Kobe beef, another one of Japan’s most prized culinary creations, is already popular overseas. But genuine Kobe beef – which is painstakingly raised in Hyogo prefecture and limited to 3,000 animals per year – is a rarity.

“Just as there is Champagne from Champagne, France, and ‘champagne’ from, say, California, there is ‘kobe’ beef from the United States,” says The Chicago Tribune. “You need to look at the fine print for phrasing like ‘American kobe’ or ‘kobe-style’ and decide accordingly.”

A push for Japanese luxury food exports could see more authentic Kobe beef on high-end restaurant menus around the globe.

Japan is also home to some of the world’s most highly regarded rice.
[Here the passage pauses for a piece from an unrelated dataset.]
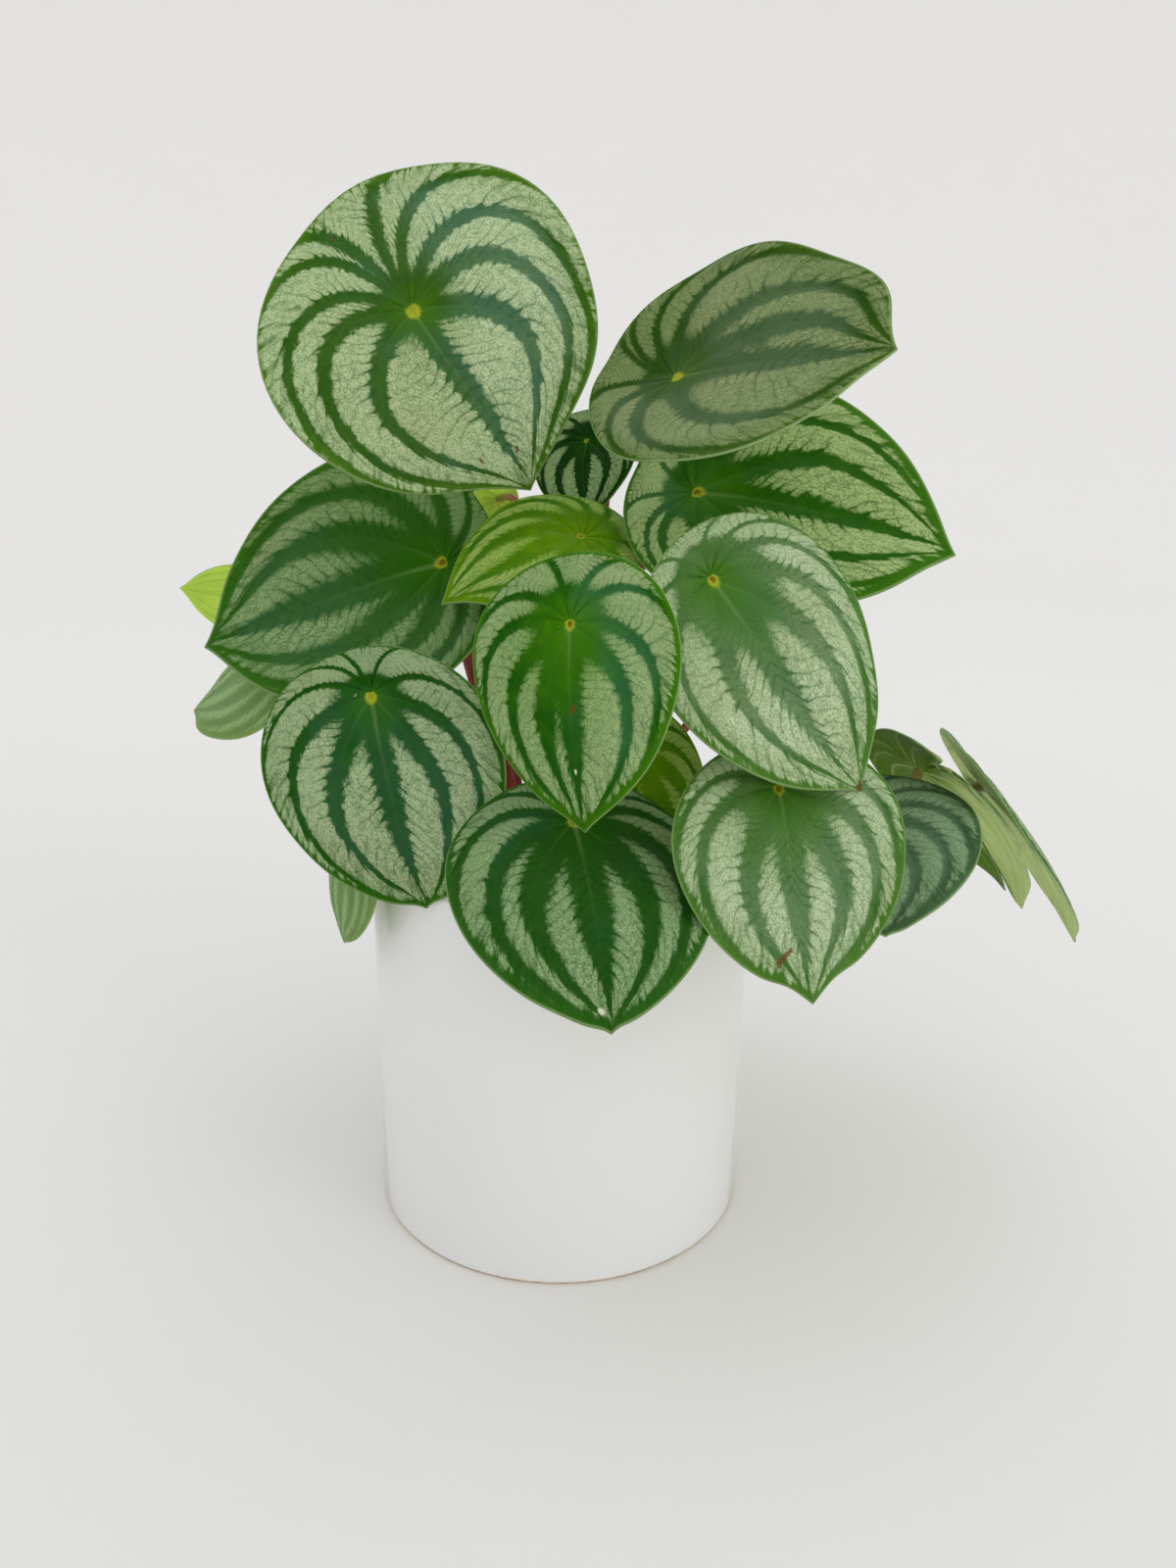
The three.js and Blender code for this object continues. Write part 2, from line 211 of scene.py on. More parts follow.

Stickier than its Chinese or South Asian equivalents, Japanese rice allows sushi and onigiri (rice balls) to stay in one piece. Japanese rice is also used to make sake, thought of as Japan’s take on “wine.”

“Sake rice, like wine grapes, comes in a range of varietals, each of which imparts a different set of flavors and aromas,” explains The Atlantic. “Quality sake can be appreciated, and consumed, like a fine white wine.”

These luxury food items will be propped up by investment from Japan’s central government and the country’s major banking institutions. About $300 million has been pledged by the government, with banks expected to match that figure.

One Japanese trading company, Marubeni Corp., is already on board with high-end food exports – and it makes no qualms about its target audience.

“We are focusing on the rich. We have no interest in commodity markets,” says Komei Kondo, the deputy general manager of Marubeni's agricultural wing.

If Abe has his way – and Japanese farmers learn to embrace the export market – shoppers in New York and London may have the option of buying a $150 Japanese melon in time for next summer.